I did NOT propose, I am NOT proposing, using Fortran or PL/I now. Instead, again, once again, over again, ..., I just made a point about language design and implementation. That this evidence is old is fully appropriate if we regard C as defined in K&R and not changed since. If people changed it, then it's a different language and likely not fully compatible with the past.

So, this thread was about C: I assumed C hasn't changed so assumed K&R C.

I don't want to use C but have, recently in one situation was essentially forced into it. But after that case, I left C. I'm not using Fortran or PL/I, either.

I'm using Microsoft's .NET version of Visual Basic (VB). Right, laughter, please, except it appears that .NET VB and .NET C# differ essentially only in syntactic sugar (there are translations both directions), and I prefer the VB flavor of that sugar as easier to teach, learn, read, and write than C# which borrowed some of the C syntax that K&R asserted was idiosyncratic and in places really obscure.

For this thread, I was surprised that Rust would not run circles around old, standard K&R C. Soooo, the answer is in part that the C of this thread is not old K&R C. Okay, C has changed and is no longer seriously backwards compatible. Okay. Okay to know, but for a huge list of reasons in my work I'm eager to f'get about C and its digging with a teaspoon.

If the new versions of C do not do well handling multidimensional arrays passed as arguments, then C should still be consider TOO SLOW, and too clumsy.

But, whether or not I use C, and whatever I think of it, the point remains: Functionality in the language is faster than that implemented via external functions.

Of course, this point is important in general when considering extensible languages. Sooo, maybe if could do for syntax as much as has been done for semantics, then we could do better on extensible languages.
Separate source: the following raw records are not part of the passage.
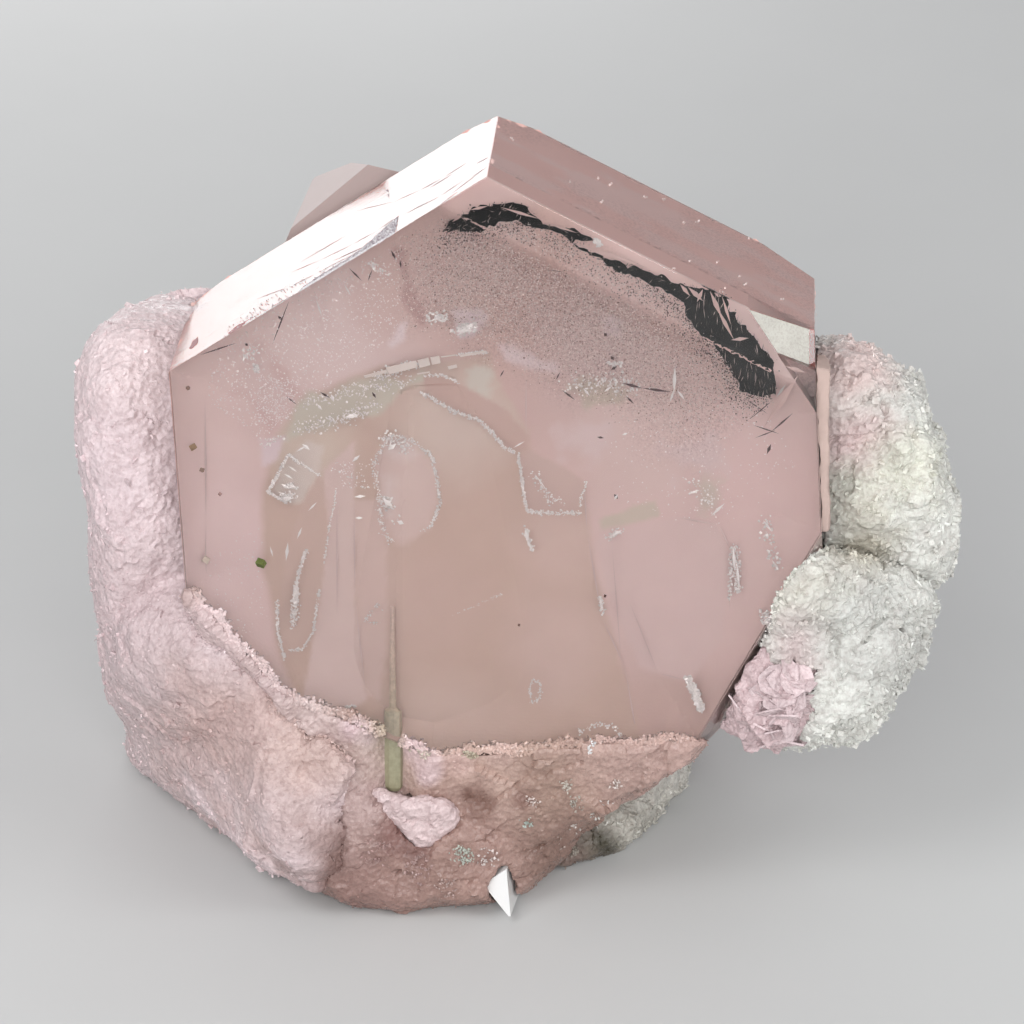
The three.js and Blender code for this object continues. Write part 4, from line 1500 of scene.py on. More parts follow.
def make_slivers(name, starts, ends, shares, widths, colours, finish, form=OCTAHEDRON):
    """Long thin splinters, or bars of another form, between pairs of pixels."""
    low = inside_at(starts, shares)
    high = inside_at(ends, shares)
    lines = high - low
    half = np.linalg.norm(lines, axis=1) / 2
    widths = np.broadcast_to(widths, half.shape)
    sizes = np.stack([half, widths / 2, widths / 16], axis=1)
    return strewn(name, form, (low + high) / 2, turn_along(lines), sizes, colours, finish)


THICK_END = 690  # right of this pixel the film is thick and its fibres stand upright
THIN_END = 600  # left of this one more of them are bright


def make_fibres(finish):
    """Pink and bright fibres that stand in the dark film."""
    rng = np.random.default_rng(8)
    pixels = scattered(DARK_FILM, FIBRES, rng)
    thick = pixels[:, 0] > THICK_END
    lean = np.where(thick, rng.normal(0.05, 0.2, len(pixels)), rng.normal(0.9, 0.6, len(pixels)))
    length = np.where(thick, rng.uniform(2, 13, len(pixels)), rng.uniform(2, 8, len(pixels)))
    reach = np.stack([np.sin(lean) * length, -np.cos(lean) * length], axis=1) / 2
    bright = rng.random(len(pixels)) < np.where(pixels[:, 0] < THIN_END, 0.35, 0.2)
    shade = np.where(bright, rng.uniform(0.4, 0.9, len(pixels)), rng.uniform(0.0, 0.09, len(pixels)))
    colours = np.array(FIBRE_COLOUR) * shade[:, None]
    shares = rng.uniform(*FIBRE_SHARES, len(pixels))
    widths = rng.uniform(0.03, 0.09, len(pixels))
    make_slivers("fibres", pixels - reach, pixels + reach, shares, widths, colours, finish)


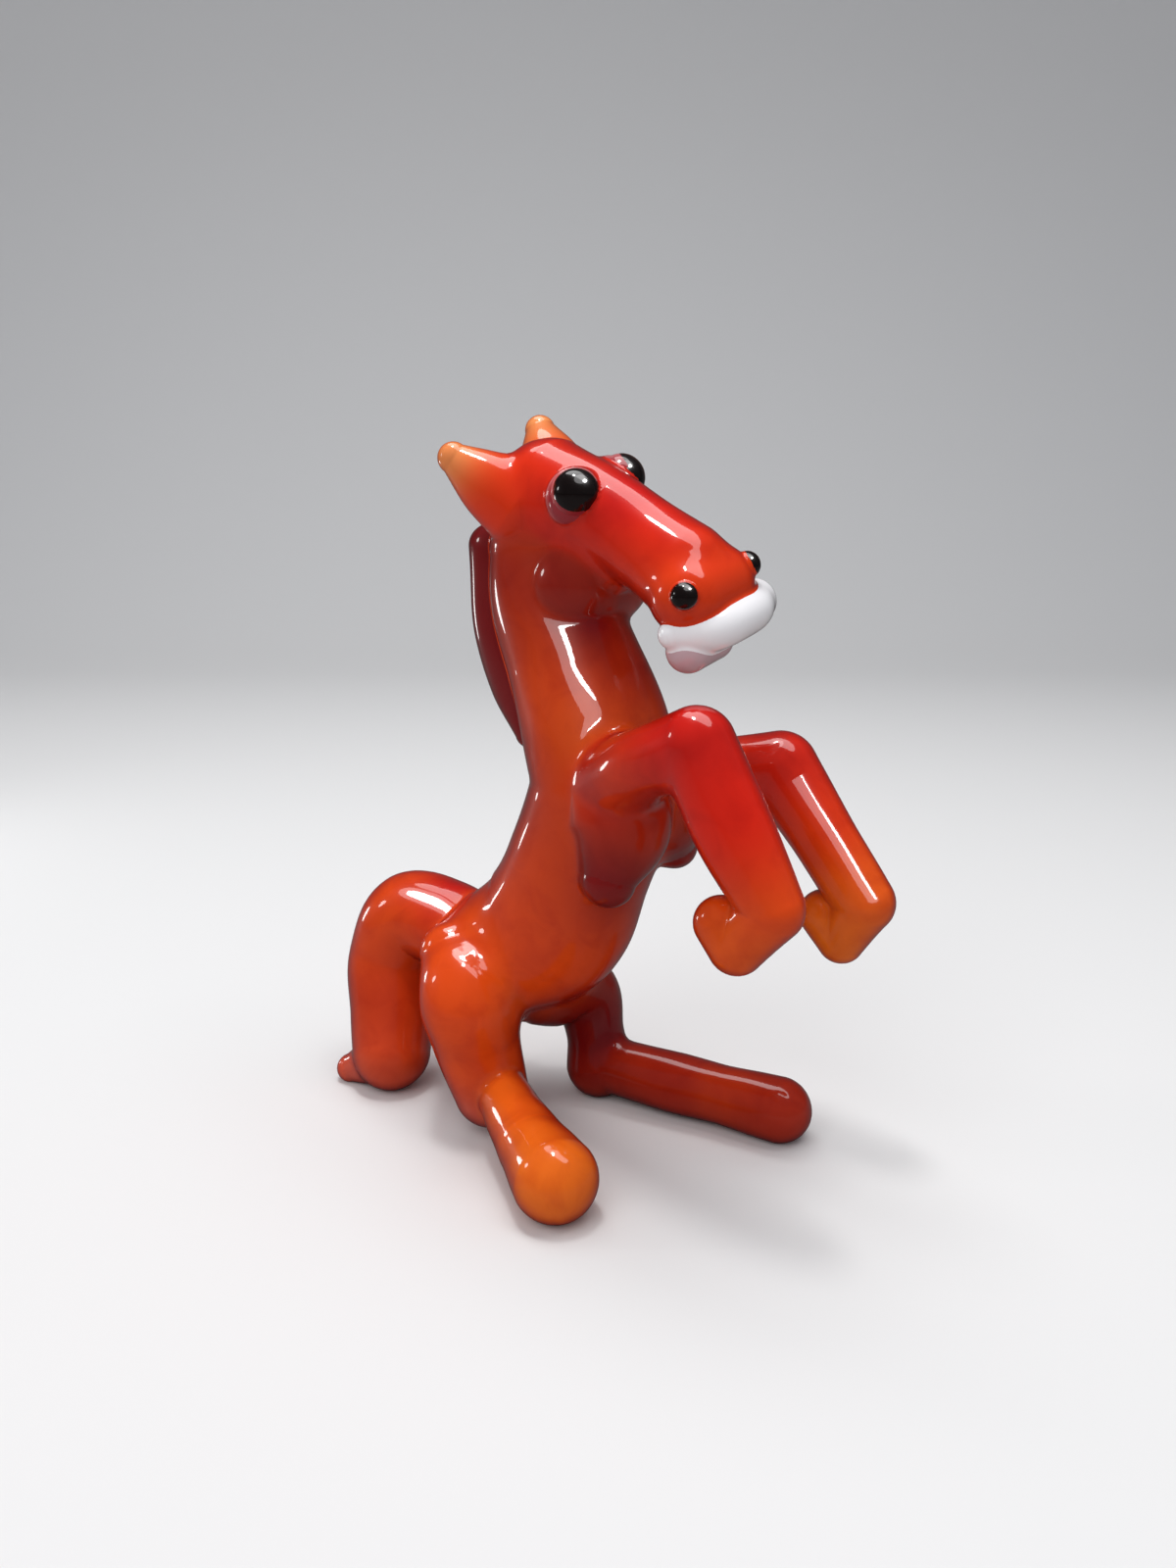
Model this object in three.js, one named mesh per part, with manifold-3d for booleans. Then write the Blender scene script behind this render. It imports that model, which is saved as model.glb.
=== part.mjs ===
// Lampworked glass horse, sitting back on its hind legs with its forelegs raised.
// Millimetres, +Z up, the horse faces +X and its right side is at -Y. The origin is the middle of its footprint.
//
// The horse is drawn from soft glass rods. Each rod end that is melted on is one gather: a round piece of
// glass drawn out along a spine. Every gather here is a capsule bent along its spine, and it is cut by
// the gathers that were on the horse before it, less a thin weld line.

import * as THREE from "three";
import { mergeVertices } from "three/addons/utils/BufferGeometryUtils.js";
import Module from "manifold-3d";

const wasm = await Module();
wasm.setup();

// Driving dimensions

const weldLine = 0.3; // gap left between two gathers
const footFlat = 0.3; // how far a foot is pressed flat on the bench

// Trunk: each station is given from the one before it
const rump = { radius: 6.3, width: 6.2, behindHips: 2.2, aboveHips: 0.6 };
const loin = { radius: 7.8, width: 6.8, forward: 7.6, up: 4.7 };
const barrel = { radius: 7.3, width: 6.8, forward: 3.7, up: 7.4 };
const chest = { radius: 7.2, width: 7.0, forward: 3.0, up: 7.9 };

// Neck, from the chest to the poll
const neckBase = { radius: 7.4, width: 6.4, forward: -1.4, up: 5.6 };
const neckMiddle = { radius: 6.8, width: 5.4, forward: -2.6, up: 6.4 };
const throat = { radius: 6.1, width: 4.9, forward: -2.6, up: 5.6 };
const poll = { radius: 5.0, width: 4.6, forward: -1.0, up: 4.8 };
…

But then we could extend 1000s of ways, maybe once for each application, and then have to worry about the 1000s of cases of documentation, etc. So, extensible, when do it, has pros and cons.

I see: Discussing language design, especially for sacred C, is heresy in the religious language wars. Forbidden topic. Who'd uh thunk -- HN is full of hyper sensitive and hostile religious bigots.


> C is not supposed to have changed from K&R -- that it is backwards compatible was one of its main selling points and main reason to put up with such meager functionality that had programmers digging with a teaspoon.

C has gained new functionality and features. It just hasn't deprecated the old ones. K&R C will still compile with a modern C compiler, but it won't be as good as modern (C99/C17) C.